OK. Not the greatest solution. I have tried it on certain occasions......mostly during mother in law visits.
 
And I know as soon as I show any bit of aggression it'll get blamed on the alcohol.

Wagon is on the money. In all seriousness, you're right, it does get blamed on that. And that got me thinking.
Most times, I'm drinking:
a) Out of choice, not need.
b) Because I like it, and it mellows me enough that I'm not aggressive.
c) As the normal reaction most blokes have after putting up with crap.

But....
'In vino veritas'

Unfortunately it does make us a bit more honest and less buttoned-up.
Couple that with the ease with which our straight-forward no-shit directness can be interpreted by your average civvy as 'aggressive' and you can see where the translation error creeps in.

The irony is that our internal give-a-shit meter is usually on zero. (hence the honesty). And being told we're not on top of it is not relaxing, which should've been the whole point of the exercise.

Short of dressing up in a pink tutu and saying everything in a squeaky girly voice, I don't think there's a better answer than Wagon's mate. In fact, don't buy the tutu.
 
Or deploy the pink hand-bag response. Explanation available if required. So well-used in the British forces it has got an NSN.
 
ya mine was the computer room, it was my man cave of sorts... I would get wrapped up in whatever and if she came to the door I could answer without looking at her, usually dulling my response.. And ya... sometimes with a bit of alcohol I would try to explain X or let her know Y about me but it always boomeranged on me as a guilt trip, aggressiveness etc.. most times I would be stone cold sober and that would happen... IMHO when in a more tranquil moment tell her when you get to that point, or you hear aggressive out of her mouth you will go to a quiet place in the house, that you dont wanna shut her out but to contunue to discuss it then would do more harm than good...
 
angry at my impulsivity

If it's any consolation, impulsivity is caused by the changes that have happened to our brains due to both our military indoctrination and PTSD. Being aware of it can help in controlling it. At least to some degree.

Anger and the impulses associated with it, violence, are still a super big problem for me. One of the most difficult for me to work on and control ever after all these years. As hard as it is sometimes, I'd rather feel anger at times than feel nothing. It's just an emotion like any other.
 
After the effects of the holiday, nothin has changed. My house is such a hostile environment to me mentally. I've been looking at moving with the relationship on the rocks. She doesn't speak to me, when she does its negative or very limited. I'm not even talking complete sentence.

I've been assuming its me. Perhaps, I'm f*cking losing it worse than I thought. I go to school and don't have problems following lectures or random conversations at school. So, I can't really pin point what's going on.

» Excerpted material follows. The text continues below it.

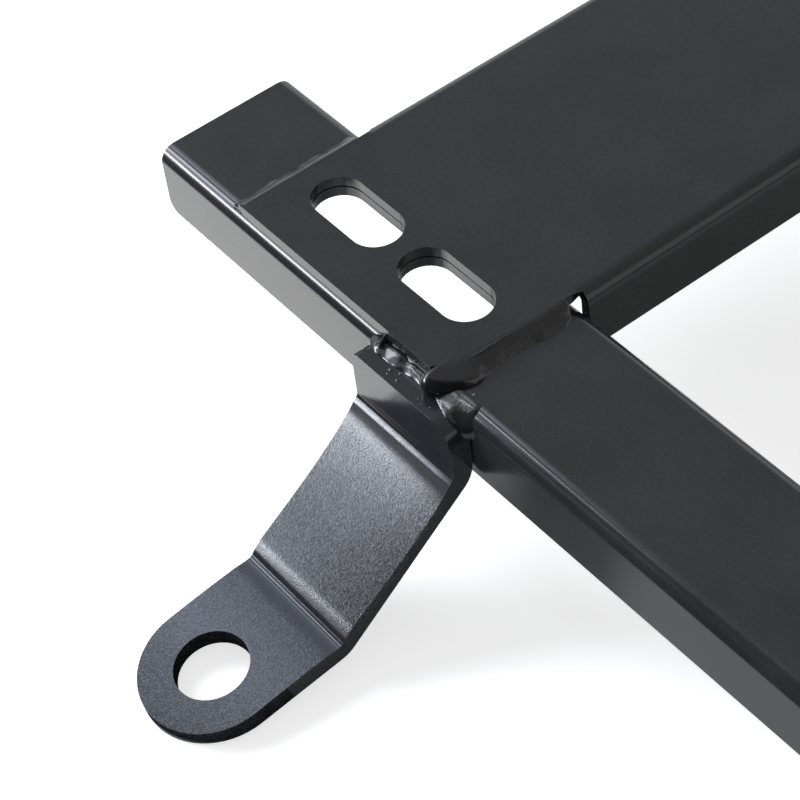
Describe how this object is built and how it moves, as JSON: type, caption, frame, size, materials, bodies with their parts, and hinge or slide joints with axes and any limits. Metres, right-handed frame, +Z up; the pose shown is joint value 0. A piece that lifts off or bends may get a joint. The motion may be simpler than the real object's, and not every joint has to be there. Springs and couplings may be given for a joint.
{
  "type": "seat bracket",
  "caption": "Welded frame of folded sheet channels and rails with slotted holes, standing on bent tabs, that bolts a bucket seat above a vehicle floor",
  "frame": {"origin": "on the floor, below the middle of the frame", "axes": "+X to the right, +Y to the rear, +Z up; the rails run along Y and the cross channels along X"},
  "size_m": [0.42, 0.4552, 0.0444],
  "materials": {
    "channel_paint": "semi-gloss powder coat",
    "rail_paint": "semi-gloss powder coat",
    "tab_paint": "satin powder coat over scale",
    "weld_paint": "glossy powder coat over weld"
  },
  "bodies": {
    "root": {"front_channel": "channel_paint", "rear_channel": "channel_paint", "left_rail": "rail_paint", "right_rail": "rail_paint", "front_left_tab": "tab_paint", "front_right_tab": "tab_paint", "rear_left_tab": "tab_paint", "rear_right_tab": "tab_paint", "front_left_outer_weld": "weld_paint", "front_left_inner_weld": "weld_paint", "front_left_tab_weld": "weld_paint", "front_left_corner_weld": "weld_paint", "front_right_outer_weld": "weld_paint", "front_right_inner_weld": "weld_paint", "front_right_tab_weld": "weld_paint", "front_right_corner_weld": "weld_paint", "rear_left_outer_weld": "weld_paint", "rear_left_inner_weld": "weld_paint", "rear_left_tab_weld": "weld_paint", "rear_left_corner_weld": "weld_paint", "rear_right_outer_weld": "weld_paint", "rear_right_inner_weld": "weld_paint", "rear_right_tab_weld": "weld_paint", "rear_right_corner_weld": "weld_paint"}
  },
  "joints": []
}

I feel alone a majority of the time when I'm at home, so, why stay. I would hate to move the dog into an apartment, but her and I go to the dog park once a day. And I certainly mind going out with her to go potty. I think I need more structure and going about it on my own may create it or may very well destroy me. Who knows.
 
Terrible day, hunting season is over....The man missed a big buck so he comes home and I get a huge attitude.... don't get it I wanna go to camp for two weeks without kids, don't think it would be allowed if I came back being a dick. To top it off, the bus broke down this morning so they call me to tell me after the kids were out waiting in 20 degree weather to tell me they needed a ride AWESOME!! Got to spend the day at the VA, to hear that I need cognitive behavioral therapy, which isn't a bad thing really, but basically there hasn't been a pill created to help me yet (hahahahha, I got a good laugh out of that one). Just needed to vent, pissed cause I can't be fixed, and pissed in general.